Governments around the world have adopted three different approaches. The United States has left all the choices to the private sector, confident that the technological advantage of its firms will protect the dominance of the US dollar and its strategic role throughout the world. China relies on the introduction of a central bank digital currency, which will become the center of a new payment system, certainly nationally, but in the Chinese perspective also internationally. One of the main reasons why the Chinese government has chosen this path is the fear that private companies might control more data about its population than the government itself. The third approach, pioneered by India, consists of a private public partnership. With an enormous effort, the Indian government has produced a universal anthropometric measure of digital identity (aadhaar). Thanks to a joint venture with the private sector, the Indian government has also produced a uniform payment interface, which any provider can use. By creating a common standard, the Indian government has insured a high degree of competition in the sector, with all the benefits that this entails.
At present, these choices are confined to the countries of origins, but it is easy to imagine how the digital renminbi could become an attractive currency for many countries in Africa, especially if they trade intensively with China, displacing the dollar as the main international currency for the area.

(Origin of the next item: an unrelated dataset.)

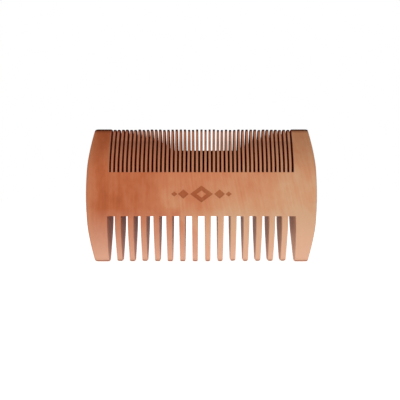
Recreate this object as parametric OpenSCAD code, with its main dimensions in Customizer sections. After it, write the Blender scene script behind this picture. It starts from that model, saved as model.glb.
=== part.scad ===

The EU has to choose the proper route to follow. This choice cannot ignore the military alliance with the United States that most EU countries have, but it should also not ignore the different sensitivity that Europeans have about data privacy, or the specific economic interests of EU members. By agreeing with the United States on new standards and regulations for payments, the EU can influence the final outcome. Yet, this effort must be done now: When a market with strong network externalities starts to tip in one direction, it is very difficult to reverse it. By that time, any intervention will be fruitless.